§ **DATA FOR PROCESSING**
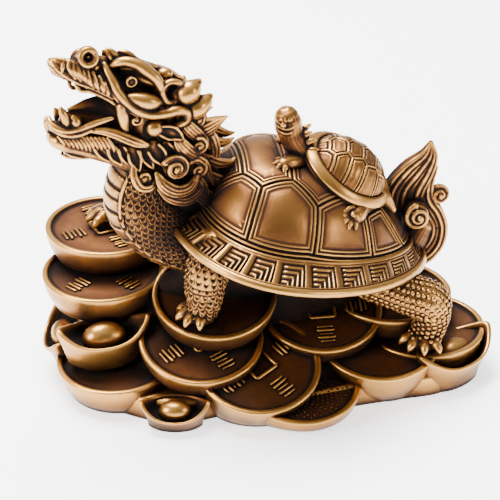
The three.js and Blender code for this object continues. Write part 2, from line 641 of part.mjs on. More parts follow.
// Tail: a flame of strands that rises behind the shell, with two curls at its root
const tailStrands = [
  [[40, 36, 2], [37.4, 46, 2.4], [36.8, 55, 2.4], [41, 61.6, 2], [46, 66, 1.4], [47.9, 69.8, 0.5]],
  [[41.5, 36, 2], [40, 46, 2.4], [40.4, 55, 2.4], [44.4, 61, 2.1], [47.6, 65.6, 1.3], [48.1, 69.8, 0.5]],
  [[43, 36, 2], [42.6, 45, 2.3], [44, 54, 2.4], [47, 60.4, 2], [48.8, 65.4, 1.2], [48.2, 69.8, 0.5]],
  [[43, 31.6, 1.8], [47.4, 32.4, 2], [51, 36.4, 2], [52, 42, 2], [50.6, 47, 2], [47.6, 52, 2], [47.6, 57, 1.6],
    [49.6, 62, 0.8]],
  [[41, 33.6, 1.8], [45.6, 34.8, 2], [48.8, 38.6, 2], [49.4, 43, 2], [47.2, 47.4, 2], [45, 51, 1.6]],
];
const tailCurls = [
  { at: [43.6, -5, 49.3], size: 4.2, start: 20 },
  { at: [50.8, 3.6, 52.8], size: 3.6, start: 160 },
];
const tailCurl = { turns: 1.4, steps: 7 };
const tailRoot = [[34, 1, 38, 6], [42, 1.5, 38.5, 5.4], [46, 2, 43, 4]];
const tailBacking = { at: [47.2, 3.4, 45], radii: [4.6, 1.7, 7.5] };

function tailSolids() {
  const face = vec(0, 1, 0);
  const strands = tailStrands.map((points, i) => {
    const y = tail.y - 1 + 0.5 * (i % 2);
    return strand(points.map(([x, z, r]) => [x, y, z, r]), { sides: 4, flat: tail.thickness, face });
  });
  const curls = tailCurls.flatMap(({ at: [x, y, z], size, start }) => {
    const stations = Array.from({ length: tailCurl.steps + 1 }, (_, i) => {
      const share = i / tailCurl.steps;
      const angle = rad(start) + share * tailCurl.turns * 2 * Math.PI;
      const reach = size * (0.85 - 0.72 * share);
      return [x + Math.cos(angle) * reach, y, z + Math.sin(angle) * reach, size * 0.27];
    });
    const bossRadii = [size * 0.8, Math.abs(y - tail.y) * 0.5 + 1.2, size * 0.8];
    const boss = lump([x, (y + tail.y) / 2, z], bossRadii, undefined, 6);
    return [strand(stations, { sides: 4, flat: 1.3, face }), boss];
  });
  const root = strand(tailRoot, { sides: 8, face });
  return [root, lump(tailBacking.at, tailBacking.radii), ...strands, ...curls];
}

// Small turtle, seated on the dome of the main shell

function littleTurtleSolids() {
  const t = littleTurtle;
  const turn = new THREE.Euler(rad(t.roll), rad(t.pitch), 0, "YXZ");
  const frame = new THREE.Matrix4().makeRotationFromEuler(turn).setPosition(...t.at);
  const place = (x, y, z) => vec(x, y, z).applyMatrix4(frame);
  const at = (share, height) => ring(t.sides, (angle) =>
    place(Math.cos(angle) * t.halfLength * share, Math.sin(angle) * t.halfWidth * share, height));
  const shape = loft([
    at(0.6, -4.6), at(0.97, -0.9), at(1, 0.4), at(t.rimShare + 0.03, 1.7), at(t.rimShare - 0.02, 1.4),
    at(0.68, t.height * 0.55), at(0.35, t.height * 0.9),
  ]);
  const limbs = [...t.limbs, t.tail].map((points) => strand(points, { sides: 5 }));
  const neckAndHead = strand(t.neckAndHead, { sides: 6, face: vec(0, 1, 0) });
  const belly = lump(place(0, 0, -5).toArray(), [10, 8, 5], undefined, 6);
  return [shape, belly, neckAndHead, ...limbs, ...littlePlates(place)];
}

function littlePlates(place) {
  const t = littleTurtle;
  const heightAt = (x, y) => {
    const share = Math.hypot(x / t.halfLength, y / t.halfWidth) / t.rimShare;
    return 1.4 + (t.height - 1.4) * Math.max(0, 1 - share ** 2.2) ** 0.75;
  };
  const plate = (cx, cy, length, width) => {
    const level = (share, lift) => ring(6, (angle) => {
      const x = cx + Math.cos(angle) * length * share;
      const y = cy + Math.sin(angle) * width * share;
      return place(x, y, heightAt(x, y) + lift);
    });
    return loft([level(1, -1.2), level(0.9, 0.45)]);
  };
  const spine = [-7.6, -2.6, 2.4, 7.2].map((x) => plate(x, 0, 2.3, 2.6));
  const ribs = [[-7, 6], [-1.8, 6], [3.4, 6], [8, 4.6]]
    .flatMap(([x, y]) => [y, -y].map((across) => plate(x, across, 2.1, 2.8)));
  return [...spine, ...ribs];
}

// One body: everything joined, and pockets that the joining seals are filled

const groundBlock = { wide: 400, deep: 100 };
function joined(solids) {
  const whole = wasm.Manifold.union(solids);
  const bodies = whole.decompose().filter((body) => body.volume() > 0);
  bodies.sort((a, b) => b.volume() - a.volume());
  const { wide, deep } = groundBlock;
  const ground = new THREE.BoxGeometry(wide, wide, deep).translate(0, 0, -deep / 2);
  return bodies[0].subtract(toSolid(ground));
}

// Fewer triangles: points that hardly shape the surface are merged into a neighbour, cheapest first.
// What a merge costs is the summed squared distance (mm) from the planes of the faces that meet there.
function thinned(solid) {
  const { vertProperties, triVerts } = solid.getMesh();
  const point = Array.from({ length: vertProperties.length / 3 }, (_, i) => vec().fromArray(vertProperties, i * 3));
  const faces = Array.from({ length: triVerts.length / 3 }, (_, i) => [...triVerts.slice(i * 3, i * 3 + 3)]);
  const facesAt = point.map(() => new Set());
  faces.forEach((face, f) => face.forEach((i) => facesAt[i].add(f)));
  const normalOf = ([a, b, c]) => point[b].clone().sub(point[a]).cross(point[c].clone().sub(point[a]));
  const planes = point.map((_, i) => [...facesAt[i]].map((f) => {
    const normal = normalOf(faces[f]).normalize();
    return [normal, -normal.dot(point[i])];
  }));
  const neighbours = (i) => new Set([...facesAt[i]].flatMap((f) => faces[f]).filter((j) => j !== i));
  const cost = (from, to) => planes[from].reduce((sum, [n, d]) => sum + (n.dot(point[to]) + d) ** 2, 0);

  const mayMerge = (from, to) => {
    const near = neighbours(to);
    if ([...neighbours(from)].filter((j) => near.has(j)).length !== 2) return false;
    return [...facesAt[from]].every((f) => {
      if (faces[f].includes(to)) return true;
      const before = normalOf(faces[f]);
      const after = normalOf(faces[f].map((j) => (j === from ? to : j)));
      return after.length() > thinning.leastArea && before.normalize().dot(after.normalize()) > thinning.mostTurn;
    });
  };
  const merge = (from, to) => {
    [...facesAt[from]].forEach((f) => {
      if (faces[f].includes(to)) {
        faces[f].forEach((j) => facesAt[j].delete(f));
        faces[f] = null;
        alive -= 1;
      } else {
        faces[f] = faces[f].map((j) => (j === from ? to : j));
        facesAt[to].add(f);
      }
    });
    facesAt[from].clear();
    planes[to].push(...planes[from]);
  };

  let alive = faces.length;
  for (let allowed = thinning.firstCost; allowed < thinning.lastCost && alive > thinning.triangles; allowed *= 2) {
    for (let i = 0; i < point.length && alive > thinning.triangles; i++) {
      if (facesAt[i].size === 0) continue;
      const [best, price] = [...neighbours(i)].map((j) => [j, cost(i, j)]).sort((a, b) => a[1] - b[1])[0];
      if (price < allowed && mayMerge(i, best)) merge(i, best);
    }
  }
  const left = new Float32Array(point.length * 3);
  point.forEach((p, i) => p.toArray(left, i * 3));
  const geometry = new THREE.BufferGeometry();
  geometry.setAttribute("position", new THREE.BufferAttribute(left, 3));
  geometry.setIndex(faces.filter(Boolean).flat());
  return toSolid(geometry);
}

function meshOf(solid, name, material) {
  const { vertProperties, triVerts } = solid.getMesh();
  const geometry = new THREE.BufferGeometry();
  geometry.setAttribute("position", new THREE.BufferAttribute(vertProperties, 3));
  geometry.setIndex(new THREE.BufferAttribute(triVerts, 1));
  geometry.computeVertexNormals();
  const mesh = new THREE.Mesh(geometry, material);
  mesh.name = name;
  return mesh;
}

const heapSolid = loft(heap.map(([x, y, z, halfLength, halfWidth]) =>
  ring(heapSides, (angle) => vec(x + Math.cos(angle) * halfLength, y + Math.sin(angle) * halfWidth, z))));

function footSolid() {
  const curve = new THREE.CatmullRomCurve3(foot.outline.map(([x, y]) => vec(x, y, 0)), true, "centripetal");
  const outline = new THREE.Shape(curve.getPoints(foot.steps).slice(0, -1));
  return toSolid(new THREE.ExtrudeGeometry(outline, { depth: foot.height, bevelEnabled: false }));
}

const figure = joined([
  heapSolid,
  footSolid(),
  ...Object.values(coins).flatMap(coinSolids),
  ...Object.values(ingots).flatMap(ingotSolid),
  shellBody(),
  ...plateSolids(),
  ...meanderSolids(),
  ...neckSolids(),
  ...allLegs(),
  ...headSolids(),
  ...maneSolids(),
  ...tailSolids(),
  ...littleTurtleSolids(),
]);

const antiqueCopper = new THREE.MeshStandardMaterial({ color: 0x9a6a3c, roughness: 0.38, metalness: 0.75 });

const part = new THREE.Group();
part.add(meshOf(thinned(figure), "dragon_turtle_figure", antiqueCopper));

export default part;
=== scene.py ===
# Dragon turtle figure: the looks of the casting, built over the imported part.
# Sizes are in millimetres until a mesh is made. +X runs from head to tail, the left flank faces -Y.

import math

import bmesh
import bpy
import numpy as np
from mathutils import Matrix, Vector, bvhtree, kdtree


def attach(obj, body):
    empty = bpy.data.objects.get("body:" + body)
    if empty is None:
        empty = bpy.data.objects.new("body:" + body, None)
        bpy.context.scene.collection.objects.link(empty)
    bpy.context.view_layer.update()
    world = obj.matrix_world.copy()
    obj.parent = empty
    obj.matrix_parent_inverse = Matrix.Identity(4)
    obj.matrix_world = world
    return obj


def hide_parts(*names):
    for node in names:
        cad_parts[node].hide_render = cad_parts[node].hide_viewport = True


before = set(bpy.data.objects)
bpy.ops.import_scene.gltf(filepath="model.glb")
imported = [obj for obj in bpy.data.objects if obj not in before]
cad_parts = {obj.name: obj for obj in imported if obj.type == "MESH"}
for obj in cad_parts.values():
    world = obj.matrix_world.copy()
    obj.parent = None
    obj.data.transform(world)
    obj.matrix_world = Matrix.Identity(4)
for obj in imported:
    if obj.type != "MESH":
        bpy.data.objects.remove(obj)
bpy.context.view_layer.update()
mm = 0.001
tau = 2 * math.pi


# Camera, floor and light

view = {
    "target": (-4.4, 0, 39.4), "azimuth": -8, "elevation": 30, "distance": 600, "lens": 149.5, "sensor": 36,
    "clipEnd": 20000,
}
studio = {
    "floor": 6000, "paper": "#FFFFFF", "paperGlow": 1.8, "paperRoughness": 0.9, "paperSheen": 0.1,
    "bright": "#F4F6FA", "dim": "#2A2622", "worldStrength": 0.95,
    "brightSide": (-0.25, 0.45, 0.86), "dimBelow": -0.1, "brightAbove": 0.8, "lampsFace": (0, 0, 40),
}
lamps = {
    "overhead": {"at": (-150, 260, 900), "size": 600, "watts": 40, "tint": "#FFFFFF"},
    "left": {"at": (-800, -300, 420), "size": 360, "watts": 11, "tint": "#FFFAF2"},
    "right": {"at": (760, -520, 380), "size": 300, "watts": 4, "tint": "#FFFFFF"},
}


def linear(hexCode):
    parts = [int(hexCode[i : i + 2], 16) / 255 for i in (1, 3, 5)]
    return [c / 12.92 if c <= 0.04045 else ((c + 0.055) / 1.055) ** 2.4 for c in parts] + [1]


def placed(name, data):
    obj = bpy.data.objects.new(name, data)
    bpy.context.scene.collection.objects.link(obj)
    return obj


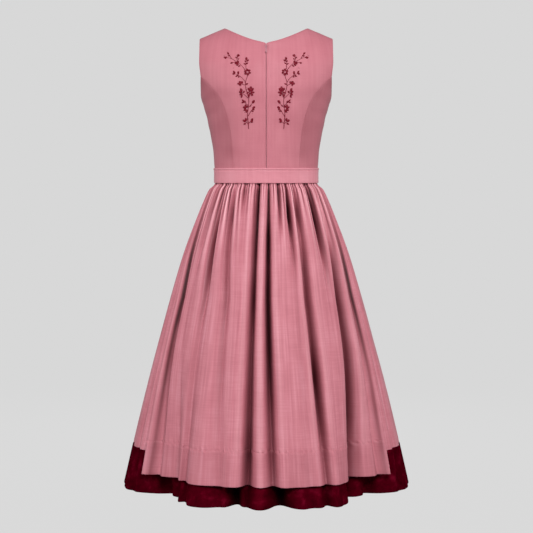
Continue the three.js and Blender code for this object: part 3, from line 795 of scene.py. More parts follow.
@dataclass
class Bodice:
    """The seven panels of the bodice, with turned edges along the seams, neckline and armholes."""

    trunk: Trunk
    finish: WovenSatinFinish
    thick: float = 1.2

    def centre_place(self, side: Side, u: np.ndarray, v: np.ndarray) -> tuple[np.ndarray, np.ndarray]:
        """Width and height on a centre panel: u runs from the middle, 0, to the side edge, 1, and v is the
        side edge's height.

        Args:
            side: The back or the front.
            u: Share of the panel's width.
            v: Height on its side edge.

        Returns:
            The widths and the heights.
        """
        t = self.trunk
        climb = (v - t.waist_z) / (t.shoulder_tip_z - t.waist_z)
        s = np.clip(u / t.neck_share, 0, 1)
        if side is Side.BACK:
            neck_x, neck_z = t.neck_point_x * s, t.back_neckline(t.neck_point_x * s)
        else:
            turn = s * math.pi / 2
            neck_x = t.neck_point_x * np.sin(turn) ** 0.75
            neck_z = t.neck_z[side] * np.cos(turn) ** 0.75
        along = np.clip((u - t.neck_share) / (1 - t.neck_share), 0, 1)
        shoulder_x = t.neck_point_x + along * (t.shoulder_tip_x - t.neck_point_x)
        top_x = np.where(u > t.neck_share, shoulder_x, neck_x)
        top_z = np.where(u > t.neck_share, along * t.shoulder_tip_z, neck_z)
        edge_x = np.where(v < t.armhole_seam_z, t.princess[side](v), t.armhole(v))
        middle_z = t.waist_z + (t.neck_z[side] - t.waist_z) * climb
        neck_line = t.neck_z[side] + (t.shoulder_tip_z - t.neck_z[side]) * u
        z = middle_z + (v - middle_z) * u + climb * (top_z - neck_line)
        x = u * edge_x + climb * (top_x - u * t.shoulder_tip_x)
        slit = (1 - u) * t.slit / 2 if side is Side.BACK else 0.0
        return x + slit - u * t.seam_gap / 2, z

    def side_place(self, side: Side, share: np.ndarray, v: np.ndarray) -> tuple[np.ndarray, np.ndarray]:
        """Width and height on a side panel: share runs from the princess seam to the side seam, v from the
        waist to the armhole.

        Args:
            side: The back or the front.
            share: Share of the panel's width.
            v: Share of its height.

        Returns:
            The widths and the heights.
        """
        t = self.trunk
        u = 1.0014 * share - 0.0014  # the two edges meet in the seam
        seam_z = t.waist_z + (t.armhole_seam_z - t.waist_z) * v
        side_z = t.waist_z + (t.underarm_z - t.waist_z) * v
        z = seam_z + (side_z - seam_z) * np.maximum(u, 0) ** 0.8
        start = np.arcsin(np.clip(t.princess[side](seam_z) / t.half(seam_z), 0, 1))
        turn = start + (math.pi / 2 - start) * u
        return t.half(z) * np.sin(turn), z

    @staticmethod
    def spaced(count: int, ends: tuple[bool, bool]) -> np.ndarray:
        """Shares from 0 to 1, close together near the ends that are turned edges.

        Args:
            count: How many shares lie evenly.
            ends: Whether the start and the end are turned edges.

        Returns:
            The shares, in rising order.
        """
        inner = np.linspace(0, 1, count)
        near = np.array([0.004, 0.012, 0.024])
        parts = [inner, near if ends[0] else near[:0], 1 - near if ends[1] else near[:0]]
        return np.unique(np.concatenate(parts))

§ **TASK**
Output the lines of the records above exactly as they appear, from the line containing "in imported if" through the line containing "side edge's height.".

§ **FINISHED EXERCISE**
cad_parts = {obj.name: obj for obj in imported if obj.type == "MESH"}
for obj in cad_parts.values():
    world = obj.matrix_world.copy()
    obj.parent = None
    obj.data.transform(world)
    obj.matrix_world = Matrix.Identity(4)
for obj in imported:
    if obj.type != "MESH":
        bpy.data.objects.remove(obj)
bpy.context.view_layer.update()
mm = 0.001
tau = 2 * math.pi


# Camera, floor and light

view = {
    "target": (-4.4, 0, 39.4), "azimuth": -8, "elevation": 30, "distance": 600, "lens": 149.5, "sensor": 36,
    "clipEnd": 20000,
}
studio = {
    "floor": 6000, "paper": "#FFFFFF", "paperGlow": 1.8, "paperRoughness": 0.9, "paperSheen": 0.1,
    "bright": "#F4F6FA", "dim": "#2A2622", "worldStrength": 0.95,
    "brightSide": (-0.25, 0.45, 0.86), "dimBelow": -0.1, "brightAbove": 0.8, "lampsFace": (0, 0, 40),
}
lamps = {
    "overhead": {"at": (-150, 260, 900), "size": 600, "watts": 40, "tint": "#FFFFFF"},
    "left": {"at": (-800, -300, 420), "size": 360, "watts": 11, "tint": "#FFFAF2"},
    "right": {"at": (760, -520, 380), "size": 300, "watts": 4, "tint": "#FFFFFF"},
}


def linear(hexCode):
    parts = [int(hexCode[i : i + 2], 16) / 255 for i in (1, 3, 5)]
    return [c / 12.92 if c <= 0.04045 else ((c + 0.055) / 1.055) ** 2.4 for c in parts] + [1]


def placed(name, data):
    obj = bpy.data.objects.new(name, data)
    bpy.context.scene.collection.objects.link(obj)
    return obj


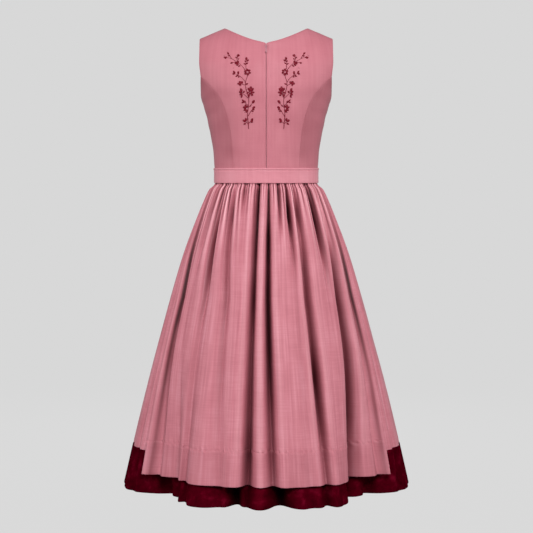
Continue the three.js and Blender code for this object: part 3, from line 795 of scene.py. More parts follow.
@dataclass
class Bodice:
    """The seven panels of the bodice, with turned edges along the seams, neckline and armholes."""

    trunk: Trunk
    finish: WovenSatinFinish
    thick: float = 1.2

    def centre_place(self, side: Side, u: np.ndarray, v: np.ndarray) -> tuple[np.ndarray, np.ndarray]:
        """Width and height on a centre panel: u runs from the middle, 0, to the side edge, 1, and v is the
        side edge's height.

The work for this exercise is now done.